O lado direito do cérebro é feminino, e coordena o lado esquerdo do corpo. O lado esquerdo, é masculino, e coordena o lado direito. Aprendemos isso na escola.
O psiquiatra Carl Jung em sua abordagem arquetípica usou o termo Animus e Anima pra explicar isso. São as polaridades que conduzem a consciência humana para o mundo exterior, são modos simbólicos de percepção e comportamento. O “animus” seria a parte masculina, enquanto “anima”, a parte feminina.
Todos nós temos isso dentro da gente, e mesmo muito antes de Jung produzir sua vasta e densa obra, os chineses já falavam sobre trazendo em sua sabedoria o Yin e Yang, enquanto na tradição iogue, o masculino e o feminino foram definidos como Shiva e Shakti.
Mas ok. Uma sociedade bidimensional (mente e corpo), antropocêntrica, hiperintelectual e apartada de outros conhecimentos fora a ciência cartesiana, também é uma obra patriarcal. E a maioria de nós não está preparada pra essa conversa.
Pois bem, sigamos!
Ocorre que a base dessa sociedade, constituiu-se sob o violento domínio do intelecto e da força sobre a emoção. A sociedade atual se orgulha dos impactos dolorosos da cultura hipermasculina.
E quais são as características hipermasculinas? É só olhar pela janela e reconhecer o estrago que a obra do masculino em desequilíbrio fez no mundo: agressividade, guerras, violência, mecanicismo, arrogância, disputas, insensibilidade, sede de poder, falta de espiritualidade.
É fácil perceber como o feminino foi apagado, quando entendemos suas competências: receptividade, intuição, criatividade, beleza, afeto, relacionamento, vulnerabilidade, empatia, inclusão.
Vulnerabilidade é tudo que o hipermasculino não aceita, porque ser vulnerável, numa sociedade violenta que precisa vencer subjugando o “mais fraco”, que precisa performar força física e virilidade, significa “fraqueza”. E já que precisamos ocupar lugares de poder, acabamos reproduzindo a imagem masculina de comportamento.
Menino não pode chorar. Menino não pode sentir. Menino não pode amar. Coma todas as garotas como se fossem um objeto de consumo. Desse jeito você vai parecer uma menina. Isso soa agressivo e machista, né?
Estamos fazendo o mesmo conosco ao impor que uma mulher não pode sofrer quando termina um relacionamento. Estamos fazendo o mesmo conosco, impondo a ditadura do não-envolvimento e percebam, mesmo que Luísa cante isso, não é isso que Luísa sente.

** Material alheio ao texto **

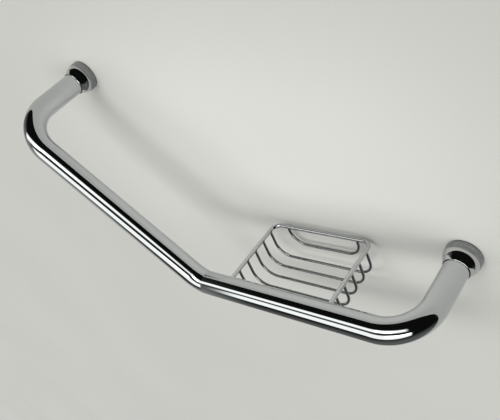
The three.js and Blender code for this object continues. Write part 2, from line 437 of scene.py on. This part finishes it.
def shaped_rings(bm, radius_at, stations, axis, sides):
    """Rings whose radius depends on the angle and on the distance out."""
    angles = ring_angles(sides)
    return [
        axis_ring(bm, axis, out, [radius_at(angle, out) for angle in angles]) for out in stations
    ]


def add_piece(name, bm, material, node, sharp_degrees=SHARP):
    """Makes an object of the mesh, on the object's one body, in place of its CAD node."""
    bmesh.ops.recalc_face_normals(bm, faces=bm.faces)
    for face in bm.faces:
        face.smooth = True
    for edge in bm.edges:
        if len(edge.link_faces) == 2 and edge.calc_face_angle() > math.radians(sharp_degrees):
            edge.smooth = False
    mesh = bpy.data.meshes.new(name)
    bm.to_mesh(mesh)
    bm.free()
    mesh.materials.append(material)
    piece = bpy.data.objects.new(name, mesh)
    bpy.context.scene.collection.objects.link(piece)
    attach(piece, BODY)
    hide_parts(node)
    return piece


# ---------------------------------------------------------------- centrelines


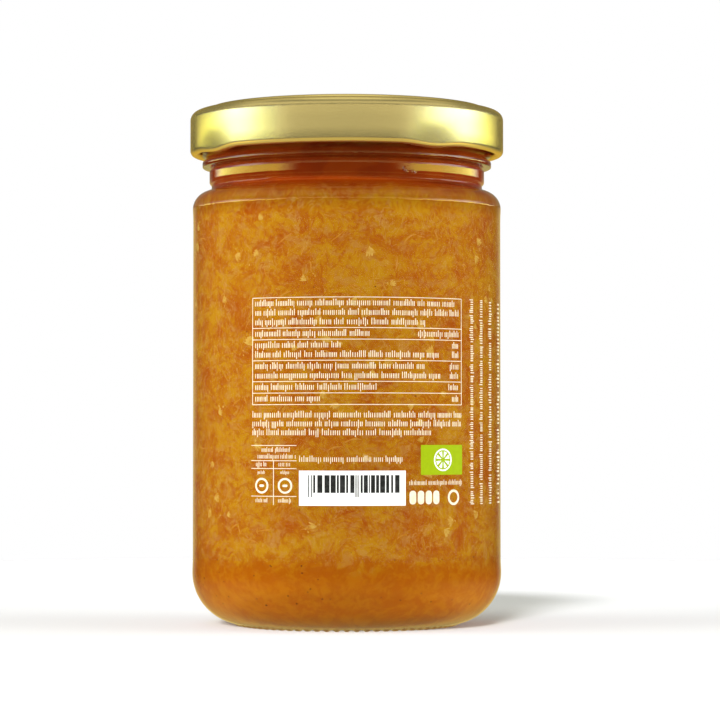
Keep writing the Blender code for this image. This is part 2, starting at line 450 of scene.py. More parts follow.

Luísa declarou que deseja envolvimento.
A imposição do não-envolvimento é uma prática machista, de uma estrutura misógina que combate tudo o que performa o feminino. No fundo é dizer pra outras mulheres, “não sinta muita emoção, senão você vai parecer uma mulherzinha”.
Use, descarte, consuma.
Achamos que estamos nos empoderando, mas estamos apenas servindo ao sistema. E o pior, abrindo mais uma ferida de vazio no nosso corpo, além de todas as outras que já nos causaram.
É preciso empoderar-se do próprio corpo sim, e rasgar o regulamento moralista que tanto aprisionou a sexualidade feminina que é potência criativa. Agora, negar envolvimento, e negar às mulheres o direito natural de relacionar-se, isso é uma bela de uma armadilha opressora e precisamos rever urgentemente esse caminho.
Ensinar mulheres que homens, não são o centro do universo, é uma coisa. Outra é dizer que não se pode sentir quando se termina um relacionamento, como se fóssemos máquinas.
Não se trata de “homens e mulheres separados, mas iguais”. Trata-se de evoluir numa jornada integrativa. A maioria dos homens, de forma trágica, segue desconectados de um aspecto fundamental da sua humanidade, que é o feminino. E nós mulheres, estamos seguindo o mesmo riscado, e nos desconectando também.
Precisamos falar sobre todas as identidades de gênero que cabem numa sociedade diversa. No entanto, se seguirmos estimulando as características hipermasculinas de comportamento é bem capaz que estejamos daqui a alguns anos, vivendo numa sociedade diversa, plural enquanto categorização social, mas doente, infeliz e patriarcal da mesma maneira.
Não se enganem. O sistema tem muitas armadilhas. Feminismo é cura. E ser vulnerável faz parte disso.